The device – called a solar vapor generator – would need to be replaced every one to two years, but the low price would still outweigh the higher initial and maintenance costs of other systems.
Most importantly, it works – even on cloudy days.
The device is actually based on the team’s 2014 design of a similar solar sponge made of graphite and carbon foam that can “convert 85 percent of incoming sunlight to steam,” the university said in a release. However, in order to heat the water to a boil, the researchers had to expose the sponge to sunlight 10 times the intensity of natural sunlight.
“But I kept asking myself, ‘Can we basically boil water on a rooftop, in normal conditions, without optically concentrating the sunlight?’ That was the basic premise,” senior author Gang Chen, head of MIT’s Department of Mechanical Engineering, told the university.

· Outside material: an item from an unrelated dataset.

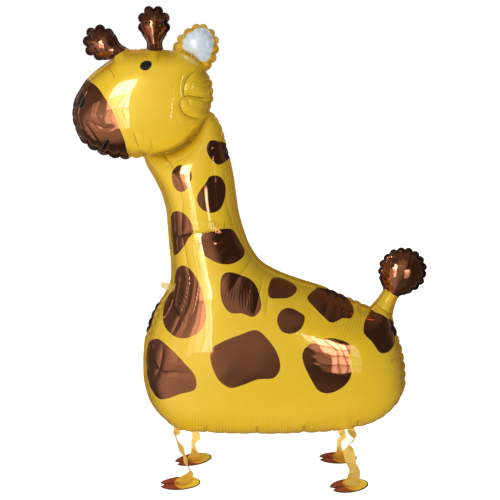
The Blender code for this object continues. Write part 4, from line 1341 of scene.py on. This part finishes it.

The black graphite, while effective at absorbing ambient sunlight, was not great at trapping it, radiating heat back into the environment. To combat that problem, the researchers covered the sponge with a thin copper sheet coated with a “spectrally-selective absorber,” and for the most part, it worked.
But heat was still escaping through convection, or air motion like the wind. That’s when Chen’s 16-year-old daughter’s science fair project – a homemade greenhouse – inspired him with bubble wrap.
“She was able to heat it to 160 degrees Fahrenheit, in winter!” Chen said. “It was very effective.”
Chen proposed the idea to Ni, who says he was skeptical at first: “I thought it was not a high-performance material. But we tried the clearer bubble wrap with bigger bubbles for more air trapping effect, and it turns out, it works. Now because of this bubble wrap, we don’t need mirrors to concentrate the sun.”
While the current device seems to be about the size of a person’s palm, the researchers have visions for a larger system. But useful applications exist large or small, and at the very least, it’s a reminder that revolutionary solutions can be as simple and cheap as bubble wrap.